Early in September, Performance Cruising Inc. reached a major milestone when they launched Gemini catamaran hull number 1000 at their production facility in Annapolis.  The family owned and operated business began producing the Gemini after a fire in 1981 destroyed their original factory and the molds for their  popular Telstar 26 trimaran. The first Gemini cat (aptly named Phoenix) was launched later that year, and met with tremendous success as a well built, affordable cruising catamaran. Since then, designer and company president Tony Smith has moved the boat through five major redesigns, tweaking and improving the hull, and incorporating the ideas of seasoned and satisfied cruising customers into the mix. Today the Gemini remains a pioneering design that challenges conventional cruising catamarans in both performance and price. For a boat with so many noteworthy features and innovations, perhaps the most interesting characteristic is its uncanny ability to convert devout monohull traditionalists into multi-hull cruisers.

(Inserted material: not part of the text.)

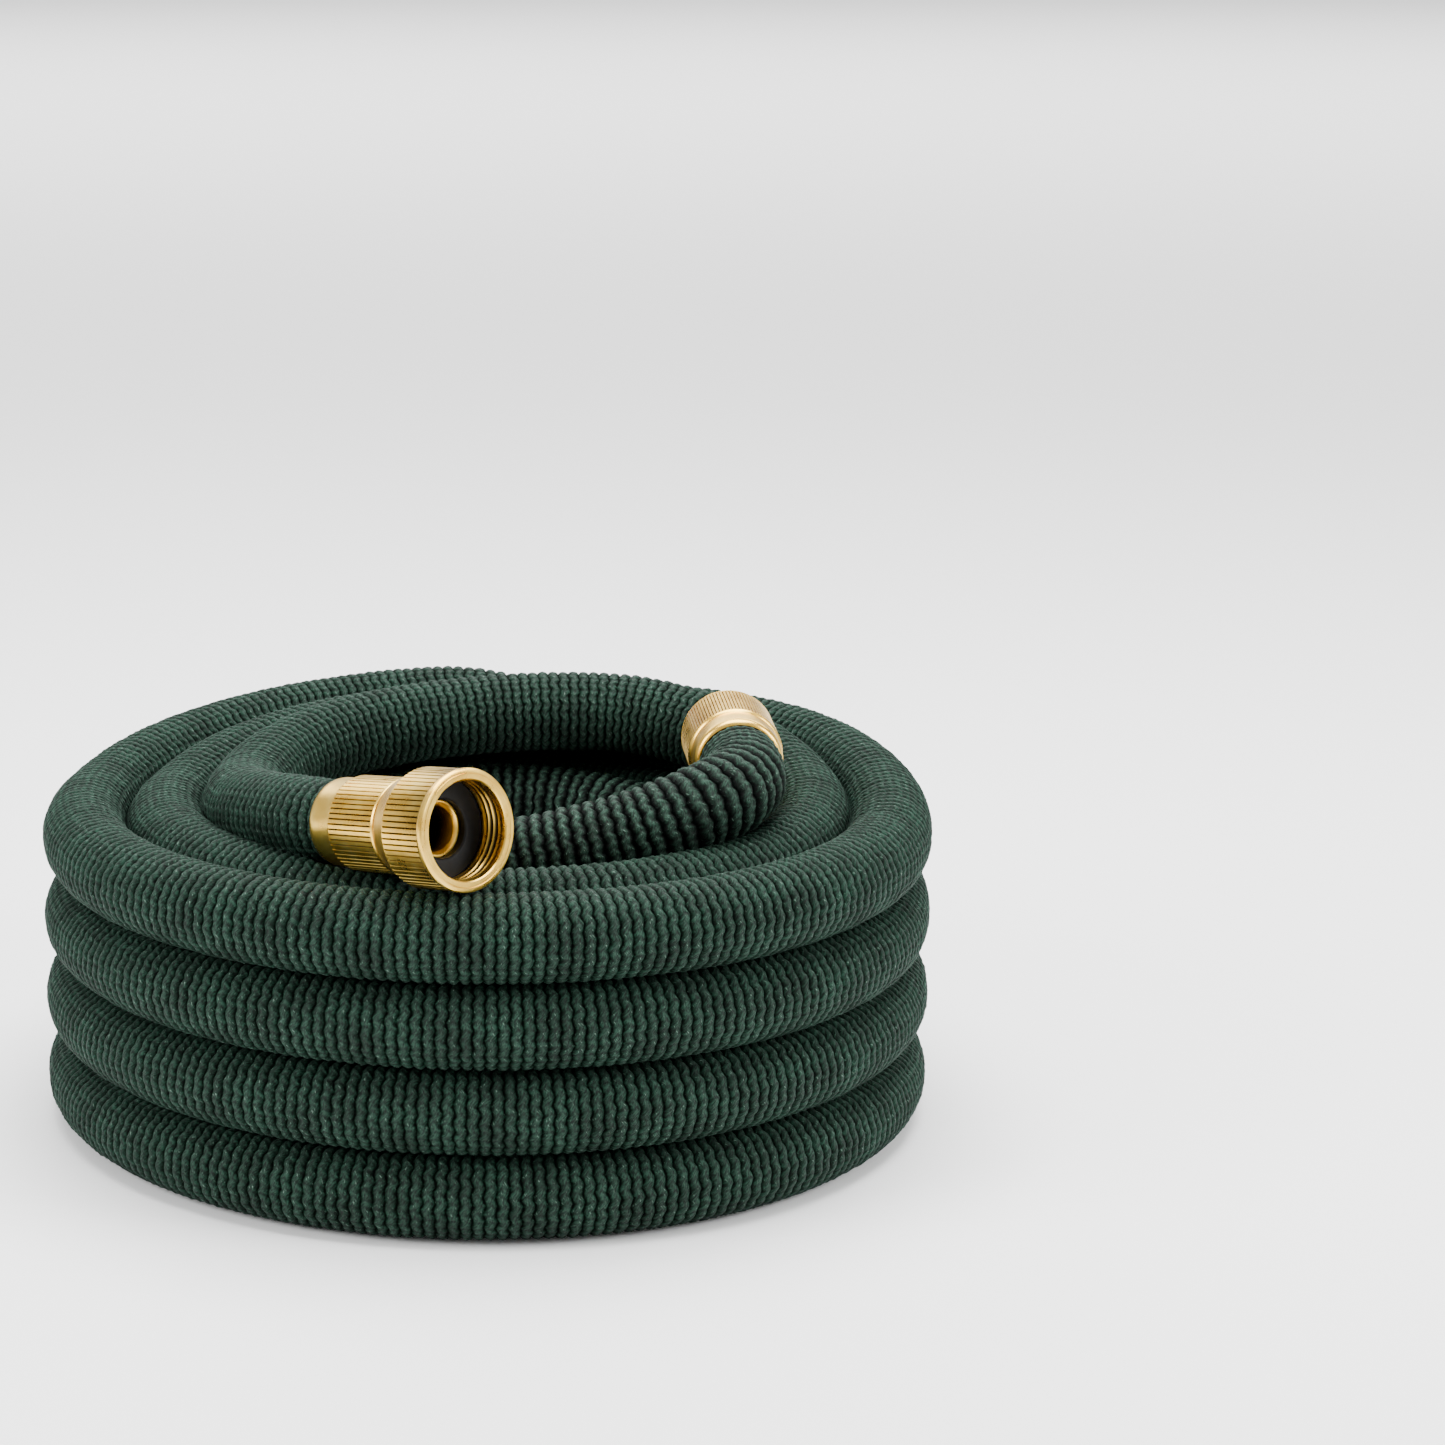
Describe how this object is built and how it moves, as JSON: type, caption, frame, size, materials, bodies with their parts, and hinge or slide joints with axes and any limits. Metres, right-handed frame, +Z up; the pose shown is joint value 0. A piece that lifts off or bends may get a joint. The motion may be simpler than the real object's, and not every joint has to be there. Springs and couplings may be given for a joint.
{
  "type": "coiled garden hose with brass couplings",
  "caption": "Fabric-covered garden hose wound in a round coil, with a brass swivel inlet coupling and a brass threaded outlet.",
  "frame": {"origin": "on the floor under the middle of the coil, at the centre of the bounding box's bottom", "axes": "+Z up along the coil's axis, the shortest extent; the inlet coupling lies on the -Y side"},
  "size_m": [0.2432, 0.2432, 0.1208],
  "materials": {
    "hose_fabric": "matte",
    "brass": "satin",
    "washer_rubber": "matte"
  },
  "bodies": {
    "hose": {"hose_coil": "hose_fabric", "hose_inlet_stretch": "hose_fabric", "hose_outlet_stretch": "hose_fabric", "inlet_sleeve": "brass", "inlet_tailpiece": "brass", "outlet_sleeve": "brass", "outlet_threaded_end": "brass"},
    "inlet_nut": {"swivel_nut": "brass", "sealing_washer": "washer_rubber"}
  },
  "joints": [
    {"name": "nut_swivel", "type": "hinge", "parent": "hose", "child": "inlet_nut", "pos_m": [-0.01956, -0.09289, 0.10228], "axis": [0.6649, -0.7319, 0.149], "continuous": true}
  ]
}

Take one of these cats for a test sail, and you'll understand why the company name is Performance Cruising. While it's no surprise that the Gemini is fast off the wind, her twin lifting centerboards, hull shape and sail plan combine to give her impressive upwind performance as well. Perhaps this more than anything is what sets her apart from other catamarans. In about eight knots of breeze she pointed 40 degrees off the wind, making 6.7 knots SOG. We were using an optional 200-percent headsail called a screacher, a sail well suited for working to windward or footing off for running dead downwind (or anywhere in between, for that matter). The sail's tack is set up to move from one hull to the other on a traveler, so we could make any point of sail smooth and swift. (If the wind pipes up, rolling up the screacher and unrolling the working jib takes only a minute or two.)

"Parkability" is another area where the Gemini shines. At 33 feet long and only 14 feet wide (narrow by catamaran standards), the Gemini doesn't require an oversized slip or T-head in a marina. And her 18-inch draft and beachable hulls make it easy to find a spot even in crowded anchorages. The cockpit area is spacious and protected with a Lexan windscreen and fiberglass overhang. Visibility is very good and line handling is simple. If you want to lie back and enjoy the scenery or soak up some sun, the optional hammock chair back aft is the place to be.

Below, the Gemini offers plenty of space. The master stateroom is located forward on the bridge deck and offers occupants an unobstructed view forward from the queen-size bunk. There are also two staterooms aft (one in each hull) equipped with double bunks. If three double staterooms aren't enough, the saloon dinette can convert to a double bunk, bringing total sleeping accommodations to eight. The single head might make that many folks a little chummy.

All in all, the Gemini 105Mc offers a fast, stable cruising platform that should keep a crew comfortable and happy in a wide variety of conditions.